E é para o mundo que o olhar do novo pontífice se deve voltar. "Sendo ele filho de imigrantes, tem uma proximidade a esta realidade muito, muito, muito acentuada. Isso certamente far-se-á notar, sendo ele um pastor com coração de pai e, como dizia o Papa Francisco, com cheiro a ovelha".

ERNESTO BENAVIDES / AFP

"Eu apostava todas as fichas em como será um pontificado tranquilo, mas que vai marcar", frisa. "É do que o mundo mais precisa.
Não há paz sem serenidade. E as duas primeiras palavras que disse, citando Jesus ressuscitado — a paz esteja convosco — e que repetiu por duas vezes, creio que será uma linha mestra deste pontificado".

"Os Papas são sempre sucessores de Pedro e todos sucessores uns dos outros. Eu acredito com fé viva que o Espírito Santo envia à Igreja o Papa que é preciso em cada altura.  É verdade que Prévost foi um cardeal muito unido ao pontificado anterior. É o Papa Francisco que o nomeia bispo, que o cria cardeal, que lhe dá um cargo relevante na Cúria Romana. E eu creio que o Papa Leão XIV será um continuador de processos e certamente abrirá outros", remata.

Uma notícia especial

Nas comunidades da Ordem de Santo Agostinho em Portugal, a notícia da eleição de Robert Francis Prevost como Papa foi recebida com alegria. "Não há sondagens na eleição de um Papa, mas era um cardeal com muito peso. Era o Prefeito do Dicastério para os Bispos, tinha muito peso. E nós, dentro do nosso coração de agostinhos, também sonhávamos que ele um dia pudesse chegar à Cátedra de Pedro", assegura o padre João Silva.

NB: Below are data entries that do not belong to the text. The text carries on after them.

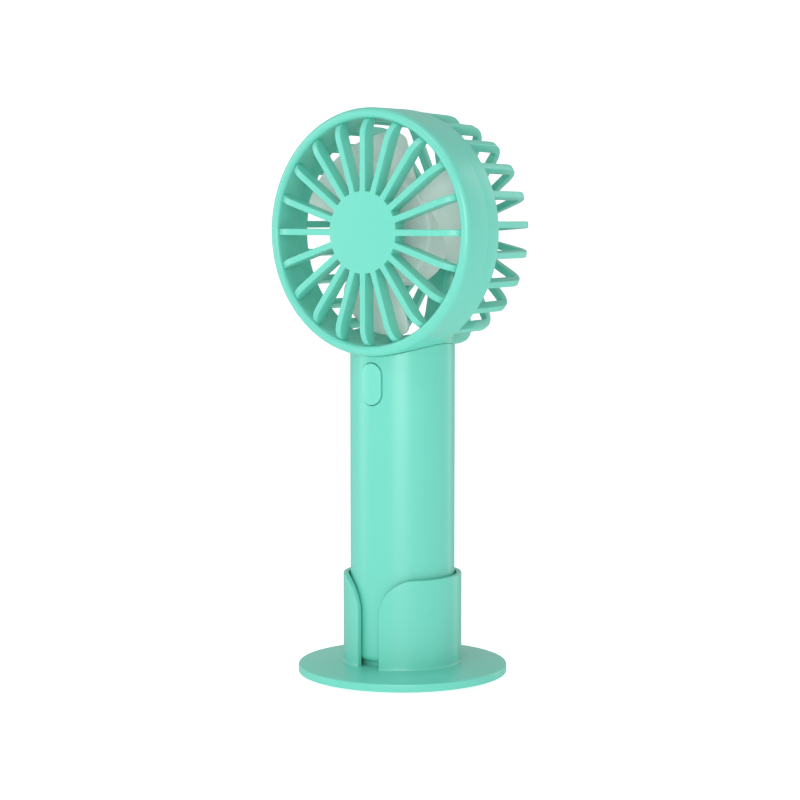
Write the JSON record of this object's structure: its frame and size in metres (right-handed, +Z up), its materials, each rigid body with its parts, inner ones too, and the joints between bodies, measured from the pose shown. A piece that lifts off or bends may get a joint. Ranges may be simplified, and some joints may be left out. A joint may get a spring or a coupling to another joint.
{
  "type": "handheld electric fan",
  "caption": "Hand-held battery fan: a round spoked grille and open cage on a plain round handle, standing in a slotted cup on a thin disc base.",
  "frame": {"origin": "centre of the underside of the stand, at the bottom centre of the bounding box", "axes": "+Z up along the handle; the air leaves the front grille towards -Y; +X is the fan's left as it blows"},
  "size_m": [0.096, 0.0834, 0.2237],
  "materials": {
    "body_plastic": "satin mint green moulding",
    "button_plastic": "satin mint green, a shade lighter",
    "blade_plastic": "milky translucent",
    "pad_rubber": "dull foam rubber",
    "inner_plastic": "plain moulding",
    "light_plastic": "clear to milky",
    "cell_wrap": "shrink wrap",
    "bright_steel": "plated",
    "motor_steel": "plated",
    "bush_brass": "turned",
    "magnet": "ferrite, dull",
    "copper_core": "laminations with copper windings",
    "board": "solder mask",
    "lead_sleeve": "insulated wire"
  },
  "bodies": {
    "stand": {"stand_base": "body_plastic", "foot_pad": "pad_rubber"},
    "fan": {"handle_shell": "body_plastic", "battery_door": "body_plastic", "front_cover": "body_plastic", "rear_cover": "body_plastic", "carrier": "inner_plastic", "battery_cell": "cell_wrap", "contact_spring": "bright_steel", "contact_plate": "bright_steel", "circuit_board": "board", "board_screws": "bright_steel", "charge_socket": "bright_steel", "charge_light": "light_plastic", "tact_switch": "inner_plastic", "neck_screws": "bright_steel", "motor_can": "motor_steel", "motor_end_cap": "inner_plastic", "motor_bushes": "bush_brass", "motor_magnets": "magnet", "motor_screws": "bright_steel", "motor_terminals": "bush_brass", "motor_leads": "lead_sleeve"},
    "rotor": {"impeller": "blade_plastic", "motor_shaft": "bright_steel", "motor_core": "copper_core"},
    "button": {"speed_button": "button_plastic", "switch_plunger": "inner_plastic"}
  },
  "joints": [
    {"name": "fan_lift", "type": "slide", "parent": "stand", "child": "fan", "axis": [0, 0, 1], "range_m": [0, 0.045]},
    {"name": "rotor_spin", "type": "hinge", "parent": "fan", "child": "rotor", "pos_m": [0, 0, 0.1757], "axis": [0, 1, 0], "continuous": true},
    {"name": "button_press", "type": "slide", "parent": "fan", "child": "button", "axis": [0, 1, 0], "range_m": [0, 0.0005], "stiffness_N_per_m": 800}
  ]
}
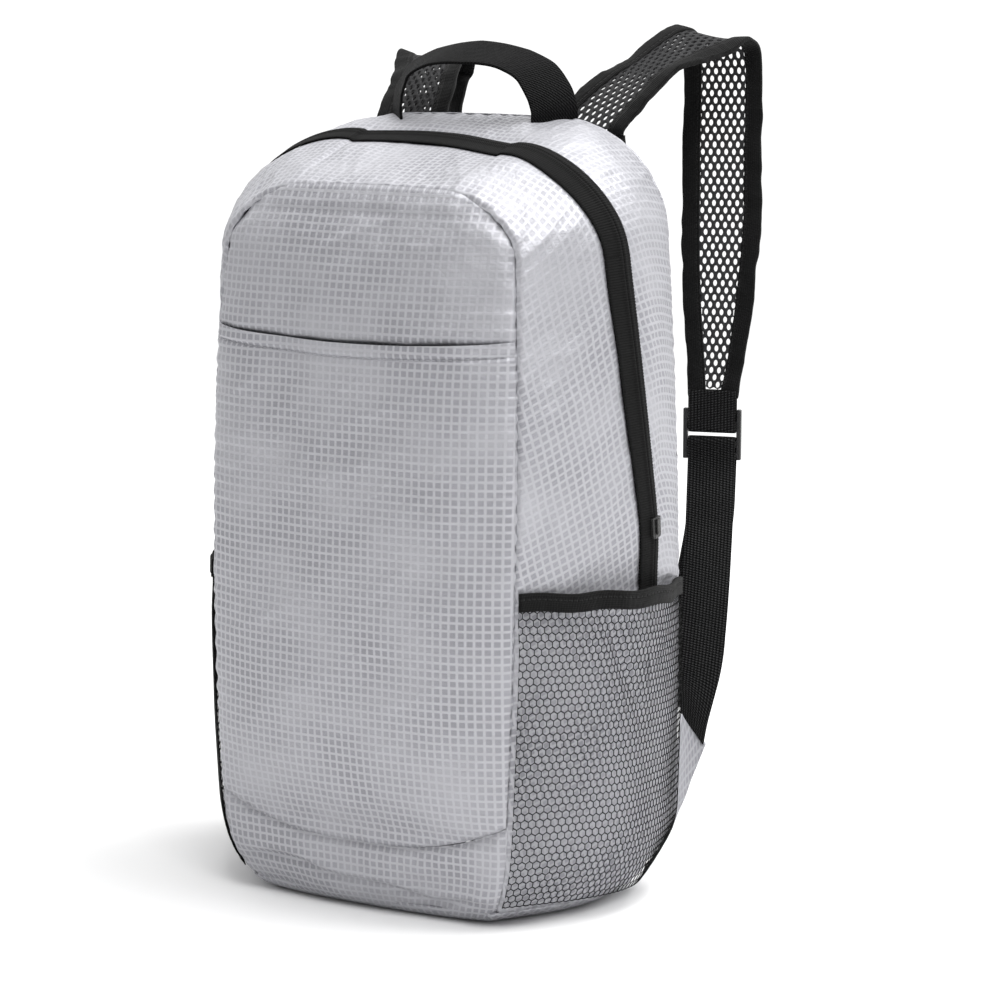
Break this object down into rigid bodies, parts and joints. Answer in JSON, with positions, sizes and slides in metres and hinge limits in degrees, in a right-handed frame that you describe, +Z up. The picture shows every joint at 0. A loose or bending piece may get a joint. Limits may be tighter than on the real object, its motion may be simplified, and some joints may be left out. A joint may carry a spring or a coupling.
{
  "type": "ultralight backpack",
  "caption": "Thin cloth daypack that stands by itself, with an arched coil zip, a front slip pocket, net side pockets, a grab handle and see-through shoulder straps.",
  "frame": {"origin": "on the floor, in the middle of the flat base", "axes": "+Z up, +X towards the wearer's right shoulder strap as seen from the front, the slip pocket faces -Y and the wearer's back is at +Y"},
  "size_m": [0.2712, 0.2437, 0.4658],
  "materials": {
    "silver_cloth": "checked silver-grey polyester with a soft sheen",
    "black_webbing": "ribbed black webbing",
    "black_net": "open black net",
    "black_trim": "black binding and zip tape",
    "black_plastic": "moulded black plastic"
  },
  "bodies": {
    "root": {"front_panel": "silver_cloth", "front_pocket": "silver_cloth", "gusset_front": "silver_cloth", "gusset_rear": "silver_cloth", "zip_tape": "black_trim", "zip_slider": "black_plastic", "back_panel": "silver_cloth", "bottom_panel": "silver_cloth", "mesh_pocket_left": "black_net", "mesh_pocket_right": "black_net", "pocket_binding_left": "black_trim", "pocket_binding_right": "black_trim", "handle": "black_webbing", "strap_mesh_left": "black_net", "strap_mesh_right": "black_net", "strap_binding_inner_left": "black_trim", "strap_binding_inner_right": "black_trim", "strap_binding_outer_left": "black_trim", "strap_binding_outer_right": "black_trim", "ladder_lock_left": "black_plastic", "ladder_lock_right": "black_plastic", "buckle_loop_left": "black_webbing", "buckle_loop_right": "black_webbing", "webbing_left": "black_webbing", "webbing_right": "black_webbing", "strap_tab_left": "silver_cloth", "strap_tab_right": "silver_cloth"}
  },
  "joints": []
}
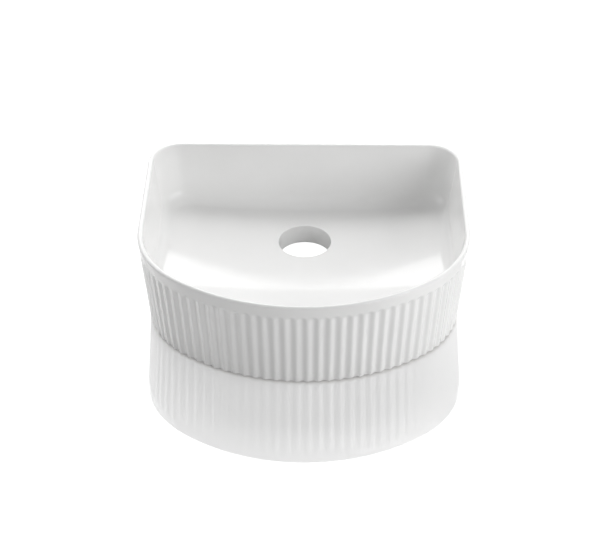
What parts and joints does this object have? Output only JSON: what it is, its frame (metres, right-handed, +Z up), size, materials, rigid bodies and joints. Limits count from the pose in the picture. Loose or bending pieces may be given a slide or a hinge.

Uma eleição que surgiu numa dia "com uma particularidade": a 8 de maio celebrou-se o dia de Nossa Senhora da Graça, uma "devoção tão especial para os agostinhos em Portugal".

Por outro lado, é um facto que realça uma particularidade do novo Papa, a devoção mariana. "Também é muito próprio dos agostinhos este amor a Nossa Senhora, à grandíssima discípula, à Mestra do Discipulado".